╭─ Data rows

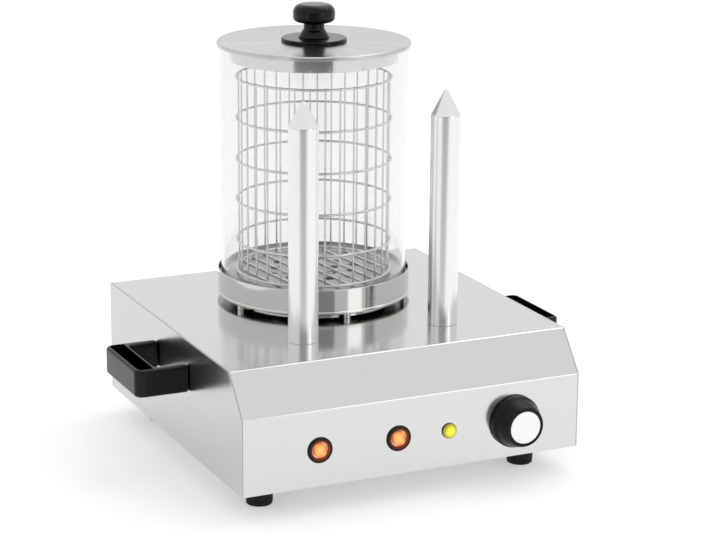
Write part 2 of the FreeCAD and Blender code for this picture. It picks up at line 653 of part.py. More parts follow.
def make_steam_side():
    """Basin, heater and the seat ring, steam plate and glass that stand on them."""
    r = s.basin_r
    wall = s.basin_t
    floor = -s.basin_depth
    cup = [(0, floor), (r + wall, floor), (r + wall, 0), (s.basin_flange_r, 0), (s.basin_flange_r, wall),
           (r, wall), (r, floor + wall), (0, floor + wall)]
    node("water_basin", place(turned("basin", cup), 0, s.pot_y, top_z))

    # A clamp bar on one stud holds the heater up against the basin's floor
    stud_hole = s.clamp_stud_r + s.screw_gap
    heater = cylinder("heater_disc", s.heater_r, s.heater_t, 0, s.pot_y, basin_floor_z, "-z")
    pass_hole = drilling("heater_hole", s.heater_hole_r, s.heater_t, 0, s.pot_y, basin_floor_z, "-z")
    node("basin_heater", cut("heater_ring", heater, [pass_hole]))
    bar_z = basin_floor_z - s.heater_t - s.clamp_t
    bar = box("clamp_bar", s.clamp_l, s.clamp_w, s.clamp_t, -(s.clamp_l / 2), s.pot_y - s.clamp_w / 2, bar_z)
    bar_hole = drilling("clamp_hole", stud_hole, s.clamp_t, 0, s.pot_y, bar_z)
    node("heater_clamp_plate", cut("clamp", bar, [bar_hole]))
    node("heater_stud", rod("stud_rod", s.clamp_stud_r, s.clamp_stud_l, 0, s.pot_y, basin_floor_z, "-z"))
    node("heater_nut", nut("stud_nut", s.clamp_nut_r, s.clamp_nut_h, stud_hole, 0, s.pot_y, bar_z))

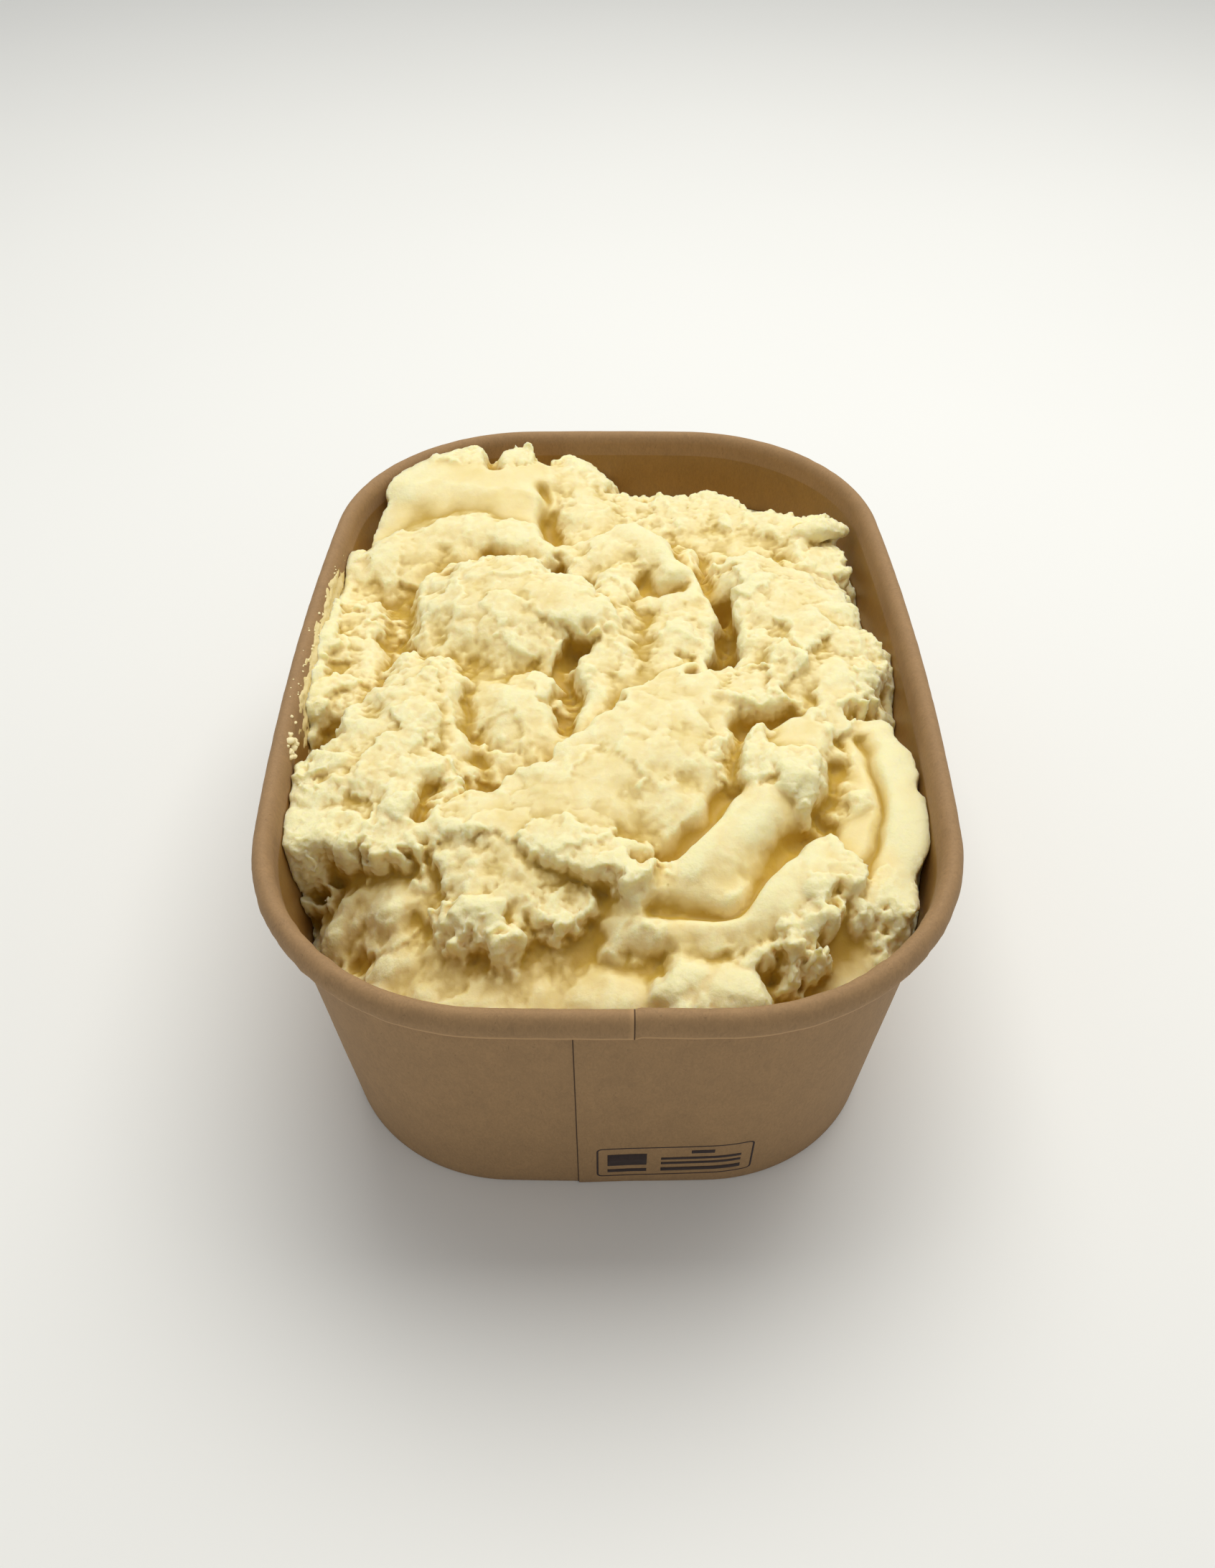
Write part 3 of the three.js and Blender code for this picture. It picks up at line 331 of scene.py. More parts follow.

╰─

What is needed: Write out word for word only the lines from the start of the entries down to the line with "0, s.pot_y, top_z))", please, including both ends.

Complete output:
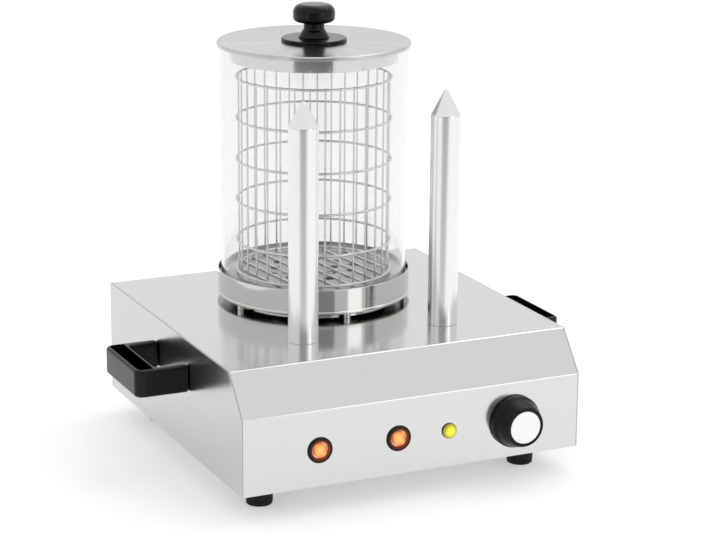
Write part 2 of the FreeCAD and Blender code for this picture. It picks up at line 653 of part.py. More parts follow.
def make_steam_side():
    """Basin, heater and the seat ring, steam plate and glass that stand on them."""
    r = s.basin_r
    wall = s.basin_t
    floor = -s.basin_depth
    cup = [(0, floor), (r + wall, floor), (r + wall, 0), (s.basin_flange_r, 0), (s.basin_flange_r, wall),
           (r, wall), (r, floor + wall), (0, floor + wall)]
    node("water_basin", place(turned("basin", cup), 0, s.pot_y, top_z))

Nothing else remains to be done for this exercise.